Mai-Thanh Nguyen et Madalena Georgatou, nos coups de cœur de la semaine, explorent la mémoire. La première s’intéresse aux lieux qui vivent en elle et aux liens profonds avec son entourage. Tandis que la seconde, mêlant les archives familiales avec ses photographies, sonde les traumatismes générationnels et cherche un moyen de les guérir.
Mai-Thanh Nguyen
Des corps en suspens, des chambres à coucher et des visages. S’il y a bien une chose qui inspire Mai-Thanh Nguyen, photographe et réalisatrice installée à San Francisco, ce sont les relations profondes qu’elle entretient avec son entourage. Née en 2002 dans l’Indiana, elle développe un goût prononcé pour le cinéma alors qu’elle est lycéenne. Mais, c’est pendant d’un voyage au Vietnam avec ses parents en 2023 qu’elle comprend son attachement pour 8e art. « C’était la première fois qu’ils revenaient depuis leur fuite en bateau après la chute de Saïgon en 1975. Avec l’appareil photo de mon père, j’ai saisi leurs réactions les plus pures alors qu’ils découvraient les changements du temps sur une maison passée et que des souvenirs d’une période turbulente réapparaissaient. J’ai capturé les retrouvailles avec la famille et la joie de vivre d’un tel moment de plénitude », raconte-t-elle. Aujourd’hui diplômée, elle construit ses images en croisant des mises en scène réfléchies et des instants impromptus. « Même si l’ensemble de la prise de vue est planifié, beaucoup de choses peuvent évoluer lorsque j’ai l’appareil photo entre les mains : sur le moment, je me base principalement sur mon intuition », soutient l’artiste. Sur ses clichés, les lieux se révèlent et baignent dans une douce nostalgie : chambre d’enfant, rivière attenante, salle de bain.

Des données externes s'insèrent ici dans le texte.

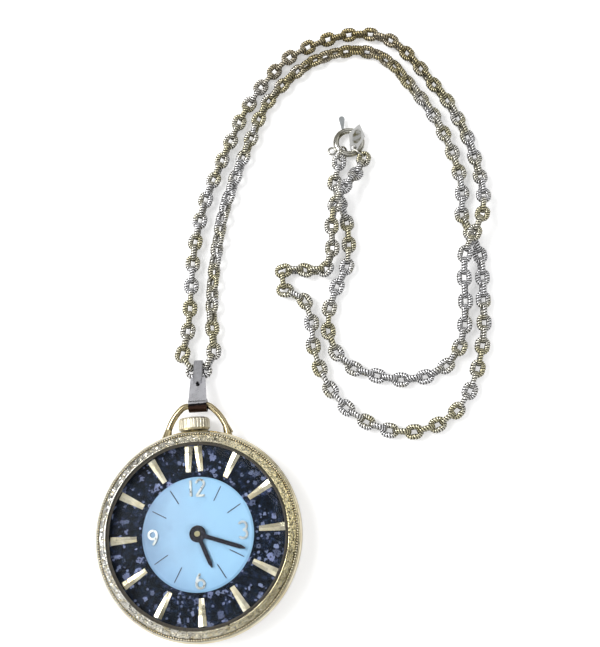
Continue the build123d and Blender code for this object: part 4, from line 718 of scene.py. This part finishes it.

Les moments d’antan se réveillent. « Peut-être qu’une partie innée de moi abrite mon identité et mon sentiment d’appartenance dans les endroits où j’ai vécu et ceux qui existent dans ma mémoire, réfléchit Mai-Thanh Nguyen. Mon travail créatif et de mon inspiration tourne autour de cette notion de grandir et de trouver sa place dans le monde. »
Madalena Georgatou
Il y a deux ans, Madalena Georgatou, artiste visuelle, commence à photographier « presque par accident », soutient-elle. « J’ai eu un besoin intuitif de documenter, de remarquer et de conserver certains moments – des choses que je ne pouvais pas exprimer par le langage. » Laissant son instinct la guider, elle sonde les thèmes de l’identité, de la transmission intergénérationnelle des expériences et de la résilience et tisse des liens entre les archives familiales et ses propres images. Son projet Jasmine en est une expression tangible. « Je revisite les archives photographiques de ma mère que je mets en parallèle avec les miennes afin de comprendre les héritages émotionnels qui traversent les familles, souvent de manière discrète et invisible », explique l’artiste. Des sentiments doux-amers se dégagent de ces créations superposées où les silhouettes n’ont pas de visage et de ces clichés aux couleurs suaves qui encapsulent des objets d’autrefois. Un dialogue salvateur se dessine entre le passé et le présent et révèle des pistes d’apaisement.